Have you noticed those employees that hold more merits are highly ambitious and usually give their best towards keeping their images and take pride for what they have achieved at such young age? I admit at first, somewhere and somehow freshers have to start from the lowest due to lack of experience. But when they are doing well, and showing more interest and efforts excelling in their field of work, to make it to the top, they should get credit for it. This will not only be a ladder towards growing in their career with a positive attitude, but they can also look forward towards promotions when they work harder. They are totally worthy of being rewarded if they are more meritorious than the seniors. 
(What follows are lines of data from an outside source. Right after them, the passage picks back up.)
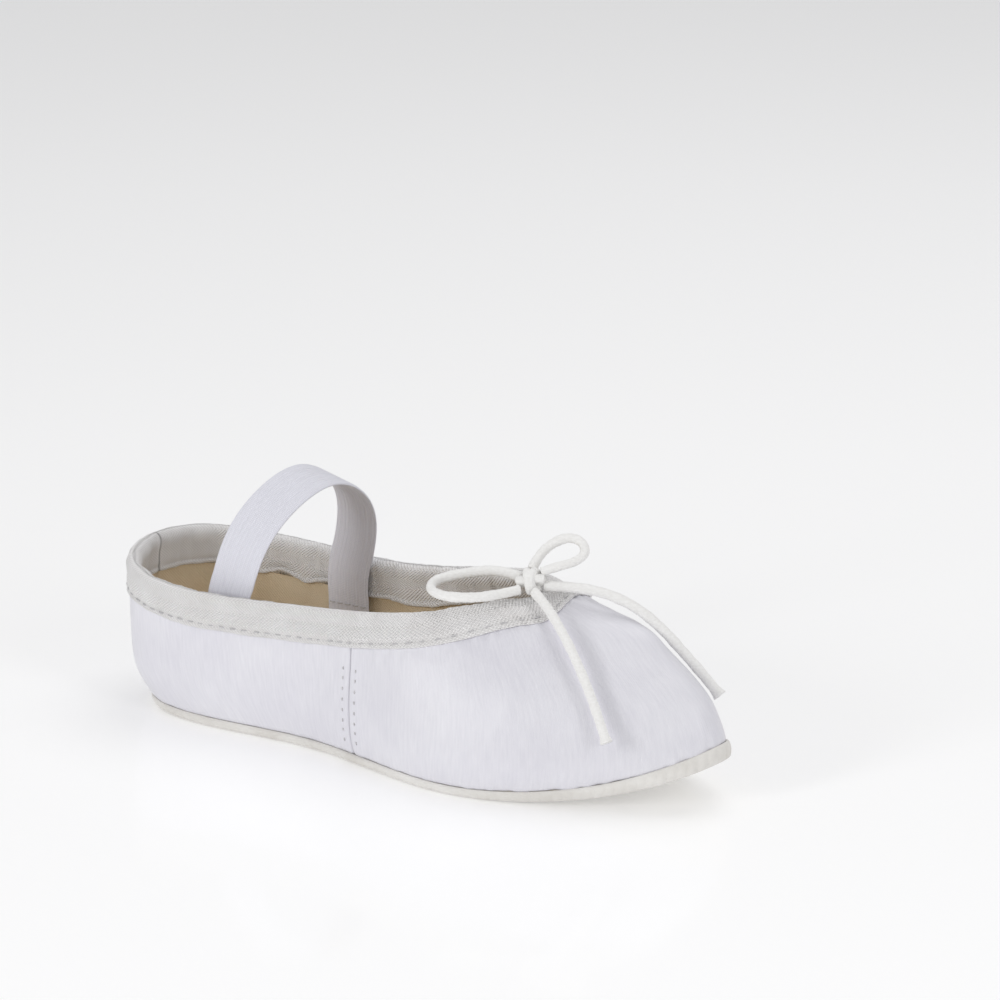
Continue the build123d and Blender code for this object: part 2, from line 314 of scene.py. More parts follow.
def quads(rows, cols, first=0, close_rows=False, close_cols=False):
    """Faces of a grid whose points are stored row by row."""
    faces = []
    for i in range(rows if close_rows else rows - 1):
        for j in range(cols if close_cols else cols - 1):
            a, b = i * cols + j, i * cols + (j + 1) % cols
            c, d = (i + 1) % rows * cols + (j + 1) % cols, (i + 1) % rows * cols + j
            faces.append((first + a, first + b, first + c, first + d))
    return faces


def finish_piece(piece, body, slot, look, *nodes, smooth=0):
    """Put a piece on its body and in its material, in place of CAD nodes; slot is not used."""
    piece.data.materials.clear()
    piece.data.materials.append(look)
    if smooth:
        modifier = piece.modifiers.new("smooth", "SUBSURF")
        modifier.levels = modifier.render_levels = smooth
        bpy.context.view_layer.objects.active = piece
        with bpy.context.temp_override(object=piece):
            bpy.ops.object.modifier_apply(modifier="smooth")
    if body:  # a piece that bends across a joint has none
        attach(piece, body)
    if nodes:
        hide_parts(*nodes)
    return piece


def ripple(x, y, z, seed=0.0):
    """Smooth noise from -1 to 1."""
    return noise.noise(Vector((x, y, z + 17.3 * seed)))


# ---------------------------------------------------------------- materials

bump_unit = 0.001


def new_look(name, colour, roughness, **sockets):
    """Material with a Principled shader; sockets are its other constant values."""
    look = bpy.data.materials.new(name)
    look.use_nodes = True
    shader = look.node_tree.nodes["Principled BSDF"]
    shader.inputs["Base Color"].default_value = (*colour, 1)
    shader.inputs["Roughness"].default_value = roughness
    for socket, value in sockets.items():
        shader.inputs[socket.replace("_", " ")].default_value = value
    return look, look.node_tree, shader


def add_node(tree, kind, inputs=(), **settings):
    """One node; inputs are pairs of a socket and a value or another node's output."""
    node = tree.nodes.new(kind)
    for key, value in settings.items():
        setattr(node, key, value)
    for socket, value in inputs:
        if hasattr(value, "links"):
            tree.links.new(value, node.inputs[socket])
        else:
            node.inputs[socket].default_value = value
    return node


def math_node(tree, operation, first, second=0.0):
    return add_node(tree, "ShaderNodeMath", [(0, first), (1, second)], operation=operation).outputs[0]


def cloth_place(tree):
    """Millimetres along and across the flat cloth."""
    place = add_node(tree, "ShaderNodeAttribute", attribute_name="cloth")
    split = add_node(tree, "ShaderNodeSeparateXYZ", [(0, place.outputs["Vector"])])
    return place.outputs["Vector"], split.outputs[0], split.outputs[1]


def body_place(tree):
    """Millimetres in the object's own space."""
    place = add_node(tree, "ShaderNodeTexCoord").outputs["Object"]
    scaled = add_node(tree, "ShaderNodeVectorMath", [(0, place), ("Scale", 1 / MM)], operation="SCALE")
    return scaled.outputs[0]


def speckle(tree, place, scale, detail=3.0, stretch=(1, 1, 1)):
    """Noise with scale features per millimetre."""
    drawn = add_node(tree, "ShaderNodeVectorMath", [(0, place), (1, stretch)], operation="MULTIPLY")
    drawn = drawn.outputs[0]
    sockets = [("Vector", drawn), ("Scale", scale), ("Detail", detail)]
    return add_node(tree, "ShaderNodeTexNoise", sockets).outputs[0]


def threads(tree, place, pitch):
    """Rounded threads across place, pitch apart, from 0 to 1."""
    turn = math_node(tree, "SINE", math_node(tree, "MULTIPLY", place, 2 * pi / pitch))
    return math_node(tree, "MULTIPLY_ADD", turn, 0.5)


def blend_colours(tree, share, low, high):
    mix = add_node(tree, "ShaderNodeMix", data_type="RGBA")
    tree.links.new(share, mix.inputs["Factor"])
    mix.inputs["A"].default_value = (*low, 1)
    mix.inputs["B"].default_value = (*high, 1)
    return mix.outputs["Result"]


def relief(tree, shader, layers):
    """Bump in millimetres: layers are pairs of a height from 0 to 1 and its depth."""
    normal = None
    for height, depth in layers:
        bump = add_node(tree, "ShaderNodeBump", [("Height", height), ("Distance", depth * bump_unit)])
        if normal is not None:
            tree.links.new(normal, bump.inputs["Normal"])
        normal = bump.outputs[0]
    tree.links.new(normal, shader.inputs["Normal"])


def stretched(tree, value, low, high):
    """value from low..high to 0..1."""
    return add_node(tree, "ShaderNodeMapRange", [(0, value), (1, low), (2, high)]).outputs[0]


def satin_look():
    look, tree, shader = new_look(
        "satin", (0.80, 0.79, 0.84), 0.34, Sheen_Weight=0.25, Sheen_Roughness=0.4,
        Specular_IOR_Level=0.55, Anisotropic=0.45,
    )
    place, along, across = cloth_place(tree)
    cloud = speckle(tree, place, 0.035, 3)
    grain = speckle(tree, place, 0.9, 2, (1.6, 0.18, 1))
    weft = threads(tree, along, 0.42)
    warp = threads(tree, across, 0.30)
    tint = blend_colours(tree, stretched(tree, cloud, 0.3, 0.7), (0.765, 0.755, 0.81), (0.83, 0.825, 0.865))
    slub = blend_colours(tree, stretched(tree, grain, 0.3, 0.75), (0.93, 0.93, 0.94), (1, 1, 1))
    mixed = add_node(tree, "ShaderNodeMix", data_type="RGBA", blend_type="MULTIPLY")
    mixed.inputs["Factor"].default_value = 1
    tree.links.new(tint, mixed.inputs["A"])
    tree.links.new(slub, mixed.inputs["B"])
    tree.links.new(mixed.outputs["Result"], shader.inputs["Base Color"])
    rough = add_node(tree, "ShaderNodeMapRange", [(0, grain), (3, 0.27), (4, 0.44)])
    tree.links.new(rough.outputs[0], shader.inputs["Roughness"])
    relief(tree, shader, [(cloud, 0.5), (grain, 0.05), (weft, 0.018), (warp, 0.012)])
    return look


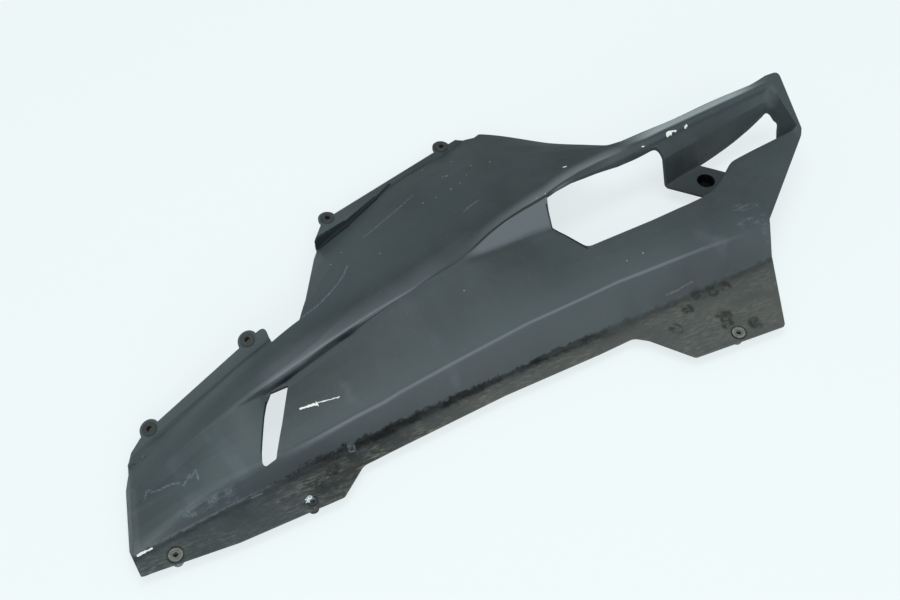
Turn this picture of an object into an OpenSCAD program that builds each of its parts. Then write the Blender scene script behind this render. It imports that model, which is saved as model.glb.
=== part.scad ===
// Side half of a motorcycle belly pan: one thin moulded skin with joggled flanges, screw ears,
// a vent slot, a large side opening, a slit, a rolled rim and a sunk screw pocket.
// Seven rubber well nuts sit in its flanges. It lies outer face up, on the well nut tails.
// X runs along the straight lower flange, Y goes up the motorcycle, Z is away from the floor.

/* [Panel] */
// Length of the moulding along its lower flange
panel_l = 798; // [760:1:850]
// Width from the lower flange to the upper ear
panel_w = 373; // [345:1:400]
// Height of the crest above the face of the lower flange
crest_h = 60; // [50:1:70]
// Wall of the moulding
wall_t = 3; // [2.4:0.1:3.6]
// Drop of the lower face below the upper face, at the vent slot
step_h = 12; // [8:0.5:14]
// Rise of the upper flange over the upper face, at its left end
joggle_h = 12; // [8:0.5:14]
// Height of the sunk pocket floor above the face of the lower flange
pocket_h = 5; // [3:0.5:8]

/* [Openings] */
// Corner radius of the large opening
opening_r = 9; // [4:0.5:12]
// Corner radius of the slit beside the rim
slit_r = 6; // [3:0.5:9]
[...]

I believe for the growth and development of a company, it needs dynamic employees with more merits and those who are willing to work harder and demonstrate their capabilities, and perform at par with the seniors rather than those who have experience but who are not keen on showing willingness to take further career developments, to learn and adapt to new technologies. The success of a company, government department or any organisation is purely based on how dedicated and exemplary their employees and members are. It also brings positivity in a work environment as well as a country when merit is rewarded rather than traditional criteria of gratifying the experience holders. It not only promotes productivity but increases competition for further growth. Hence both the company and country benefits from rewarding merits at different stages.